_Task goal_
Set down the listing below verbatim, but only from its first line through the line containing "paint(cad_parts[name].data, look)".

BEGIN

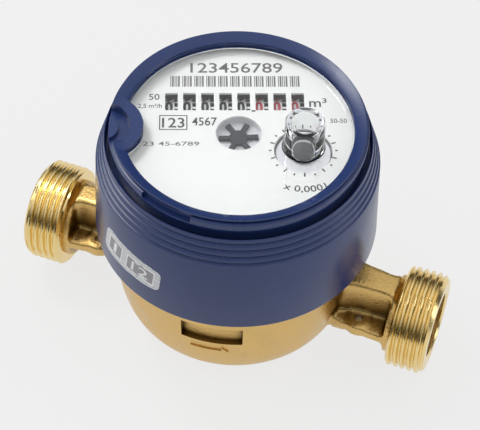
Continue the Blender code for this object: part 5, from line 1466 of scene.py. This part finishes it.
def dress_inner():
    """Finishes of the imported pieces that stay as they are."""
    c = colours()
    looks = {
        "clamp_ring": cast_brass(),
        "chamber_o_ring": seal_rubber(), "lens_gasket": seal_rubber(),
        "impeller_magnet": ferrite(), "follower_magnet": ferrite(),
        "movement_plate": plain_plastic("recess_plastic", c.recess),
        "transfer_arbor": plain_plastic("natural_plastic", c.natural),
    }
    looks.update(dict.fromkeys(
        ("bottom_pivot", "drum_axle", "carry_axle", "centre_arbor", "worm_arbor"), turned_steel()))
    looks.update(dict.fromkeys(
        ("inlet_strainer", "pressure_plate", "register_cup", "pointer_arbor"), looks["transfer_arbor"]))
    looks.update(dict.fromkeys(("drum_cradle", "impeller", "worm_wheel"), roller_white()))
    looks.update({f"carry_pinion_{number}": looks["transfer_arbor"] for number in range(1, DRUM_COUNT)})
    for name, look in looks.items():
        paint(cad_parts[name].data, look)


def floor_material():
    """Pale floor: cameras, gloss and glass see mostly an even tone, and the rest of it takes shadows."""
    made, tree, shader = start_material("studio_floor")[:3]
    shader.inputs["Base Color"].default_value = (*colours().floor, 1.0)
    shader.inputs["Roughness"].default_value = FLOOR_ROUGHNESS
    rays = node(tree, "ShaderNodeLightPath")
    direct = maths(tree, "ADD", rays.outputs["Is Camera Ray"], rays.outputs["Is Glossy Ray"])
    seen = maths(tree, "ADD", direct, rays.outputs["Is Transmission Ray"], clamp=True)
    glow = node(tree, "ShaderNodeEmission", {"Color": (*colours().floor, 1.0), "Strength": 1.0})
    blend = node(tree, "ShaderNodeMixShader")
    tree.links.new(maths(tree, "MULTIPLY", seen, FLOOR_GLOW), blend.inputs["Fac"])
    tree.links.new(shader.outputs["BSDF"], blend.inputs[1])
    tree.links.new(glow.outputs["Emission"], blend.inputs[2])
    tree.links.new(blend.outputs["Shader"], tree.nodes["Material Output"].inputs["Surface"])
    return made


def build_world():
    """Sky that brightens from the horizon upwards, so that metal shows a dark band between it and the
    floor. Camera rays see the floor's tone."""
    world = bpy.data.worlds.new("studio_world")
    bpy.context.scene.world = world
    world.use_nodes = True
    tree = world.node_tree
    sky = tree.nodes["Background"]
    sky.inputs["Color"].default_value = (1.0, 1.0, 1.0, 1.0)
    direction = node(tree, "ShaderNodeSeparateXYZ")
    tree.links.new(node(tree, "ShaderNodeTexCoord").outputs["Generated"], direction.inputs["Vector"])
    height = node(tree, "ShaderNodeMapRange", {"From Min": SKY_RISE[0], "From Max": SKY_RISE[1],
                                               "To Min": SKY_LOW, "To Max": SKY_HIGH},
                  interpolation_type="SMOOTHSTEP")
    tree.links.new(direction.outputs["Z"], height.inputs["Value"])
    seen = node(tree, "ShaderNodeMix", {"B": SKY_SEEN}, data_type="FLOAT")
    tree.links.new(node(tree, "ShaderNodeLightPath").outputs["Is Camera Ray"], seen.inputs["Factor"])
    tree.links.new(height.outputs["Result"], seen.inputs["A"])
    tree.links.new(seen.outputs["Result"], sky.inputs["Strength"])


def build_lamp(name, place, aim, size, power):
    """A rectangular soft lamp that faces the given point."""
    lamp = bpy.data.lights.new(name, "AREA")
    lamp.shape = "RECTANGLE"
    lamp.size, lamp.size_y = size
    lamp.energy = power
    holder = bpy.data.objects.new(name, lamp)
    holder.location = place
    holder.rotation_euler = (Vector(aim) - Vector(place)).to_track_quat("-Z", "Y").to_euler()
    bpy.context.scene.collection.objects.link(holder)


def build_camera():
    """Camera where the photograph was taken from, rolled a little about its own axis."""
    forward = (Vector(CAMERA_TARGET) - Vector(CAMERA_PLACE)).normalized()
    right = forward.cross(Vector((0.0, 0.0, 1.0))).normalized()
    up = right.cross(forward)
    turn = Matrix.Rotation(CAMERA_ROLL, 3, -forward)
    right, up = turn @ right, turn @ up
    camera = bpy.data.cameras.new("photo_camera")
    camera.lens = CAMERA_LENS
    camera.sensor_width = CAMERA_SENSOR
    camera.sensor_fit = "HORIZONTAL"
    camera.clip_start, camera.clip_end = CAMERA_CLIP
    holder = bpy.data.objects.new("photo_camera", camera)
    axes = Matrix((right, up, -forward)).transposed().to_4x4()
    holder.matrix_world = Matrix.Translation(CAMERA_PLACE) @ axes
    bpy.context.scene.collection.objects.link(holder)
    bpy.context.scene.camera = holder


def build_stage():
    """Floor, sky, lamps and camera."""
    half = FLOOR_HALF_WIDTH
    corners = [(-half, -half, 0.0), (half, -half, 0.0), (half, half, 0.0), (-half, half, 0.0)]
    floor = new_object("studio_floor", corners, [(0, 1, 2, 3)], floor_material())
    build_world()
    for lamp in LAMPS:
        build_lamp(*lamp)
    build_camera()
    bpy.context.scene.view_settings.view_transform = "Standard"


class METER_OT_casting(bpy.types.Operator):
    """Build the cast brass body with its flow arrow"""
    bl_idname = "meter.casting"
    bl_label = "Body casting"
    bl_options = {"REGISTER", "UNDO"}

    def execute(self, context):
        build_casting()
        build_arrow()
        return {"FINISHED"}


class METER_OT_threads(bpy.types.Operator):
    """Build the two threaded ends"""
    bl_idname = "meter.threads"
    bl_label = "Threaded ends"
    bl_options = {"REGISTER", "UNDO"}

    def execute(self, context):
        build_threads()
        return {"FINISHED"}


class METER_OT_casing(bpy.types.Operator):
    """Build the blue casing of the head"""
    bl_idname = "meter.casing"
    bl_label = "Head casing"
    bl_options = {"REGISTER", "UNDO"}

    def execute(self, context):
        build_casing()
        return {"FINISHED"}


class METER_OT_ring(bpy.types.Operator):
    """Build the ring over the lens with its hinge pocket"""
    bl_idname = "meter.ring"
    bl_label = "Head ring"
    bl_options = {"REGISTER", "UNDO"}

    def execute(self, context):
        build_ring()
        return {"FINISHED"}


class METER_OT_lens(bpy.types.Operator):
    """Build the clear lens with its sensor tube"""
    bl_idname = "meter.lens"
    bl_label = "Lens"
    bl_options = {"REGISTER", "UNDO"}

    def execute(self, context):
        build_lens()
        return {"FINISHED"}


class METER_OT_dial(bpy.types.Operator):
    """Build the dial plate and its print"""
    bl_idname = "meter.dial"
    bl_label = "Dial and print"
    bl_options = {"REGISTER", "UNDO"}

    def execute(self, context):
        build_dial()
        build_print()
        return {"FINISHED"}


class METER_OT_rollers(bpy.types.Operator):
    """Build the eight number rollers"""
    bl_idname = "meter.rollers"
    bl_label = "Number rollers"
    bl_options = {"REGISTER", "UNDO"}

    def execute(self, context):
        build_rollers()
        return {"FINISHED"}


class METER_OT_star(bpy.types.Operator):
    """Build the leak star and the pointer with its magnet"""
    bl_idname = "meter.star"
    bl_label = "Star and pointer"
    bl_options = {"REGISTER", "UNDO"}

    def execute(self, context):
        build_star()
        build_pointer()
        return {"FINISHED"}


class METER_OT_label(bpy.types.Operator):
    """Build the seal label on the skirt"""
    bl_idname = "meter.label"
    bl_label = "Seal label"
    bl_options = {"REGISTER", "UNDO"}

    def execute(self, context):
        build_label()
        return {"FINISHED"}


class METER_OT_inner(bpy.types.Operator):
    """Give the inner pieces their finishes"""
    bl_idname = "meter.inner"
    bl_label = "Inner pieces"
    bl_options = {"REGISTER", "UNDO"}

    def execute(self, context):
        dress_inner()
        return {"FINISHED"}


class METER_OT_stage(bpy.types.Operator):
    """Set up the floor, sky, lamps and camera"""
    bl_idname = "meter.stage"
    bl_label = "Studio"
    bl_options = {"REGISTER", "UNDO"}

    def execute(self, context):
        build_stage()
        return {"FINISHED"}


OPERATORS = (METER_OT_casting, METER_OT_threads, METER_OT_casing, METER_OT_ring, METER_OT_lens,
             METER_OT_dial, METER_OT_rollers, METER_OT_star, METER_OT_label, METER_OT_inner,
             METER_OT_stage)


class METER_PT_panel(bpy.types.Panel):
    """Sizes, colours and build steps of the water meter"""
    bl_idname = "METER_PT_panel"
    bl_label = "Water meter"
    bl_space_type = "VIEW_3D"
    bl_region_type = "UI"
    bl_category = "Water meter"

    def draw(self, context):
        for group in (context.scene.meter_sizes, context.scene.meter_colours):
            column = self.layout.column(align=True)
            for name in group.__annotations__:
                column.prop(group, name)
        for operator in OPERATORS:
            self.layout.operator(operator.bl_idname)


CLASSES = (MeterSizes, MeterColours) + OPERATORS + (METER_PT_panel,)


def register():
    """Register every class and hang the two property groups on the scene."""
    for item in CLASSES:
        bpy.utils.register_class(item)
    bpy.types.Scene.meter_sizes = bpy.props.PointerProperty(type=MeterSizes)
    bpy.types.Scene.meter_colours = bpy.props.PointerProperty(type=MeterColours)


def unregister():
    """Take back what register did, in the opposite order."""
    del bpy.types.Scene.meter_colours
    del bpy.types.Scene.meter_sizes
    for item in reversed(CLASSES):
        bpy.utils.unregister_class(item)


def main():
    """Register the add-on and build every piece."""
    register()
    bpy.ops.meter.casting()
    bpy.ops.meter.threads()
    bpy.ops.meter.casing()
    bpy.ops.meter.ring()
    bpy.ops.meter.lens()
    bpy.ops.meter.dial()
    bpy.ops.meter.rollers()
    bpy.ops.meter.star()
    bpy.ops.meter.label()
    bpy.ops.meter.inner()
    bpy.ops.meter.stage()


if __name__ == "__main__":
    main()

END

_Result for this exercise_
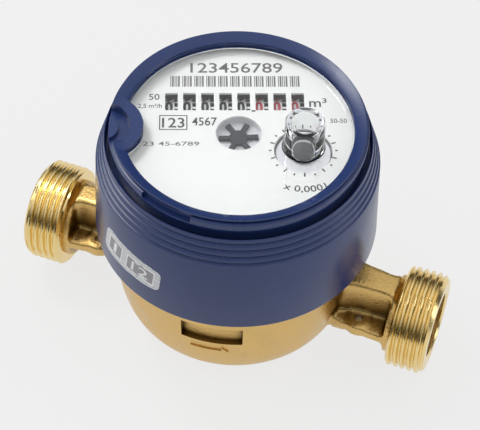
Continue the Blender code for this object: part 5, from line 1466 of scene.py. This part finishes it.
def dress_inner():
    """Finishes of the imported pieces that stay as they are."""
    c = colours()
    looks = {
        "clamp_ring": cast_brass(),
        "chamber_o_ring": seal_rubber(), "lens_gasket": seal_rubber(),
        "impeller_magnet": ferrite(), "follower_magnet": ferrite(),
        "movement_plate": plain_plastic("recess_plastic", c.recess),
        "transfer_arbor": plain_plastic("natural_plastic", c.natural),
    }
    looks.update(dict.fromkeys(
        ("bottom_pivot", "drum_axle", "carry_axle", "centre_arbor", "worm_arbor"), turned_steel()))
    looks.update(dict.fromkeys(
        ("inlet_strainer", "pressure_plate", "register_cup", "pointer_arbor"), looks["transfer_arbor"]))
    looks.update(dict.fromkeys(("drum_cradle", "impeller", "worm_wheel"), roller_white()))
    looks.update({f"carry_pinion_{number}": looks["transfer_arbor"] for number in range(1, DRUM_COUNT)})
    for name, look in looks.items():
        paint(cad_parts[name].data, look)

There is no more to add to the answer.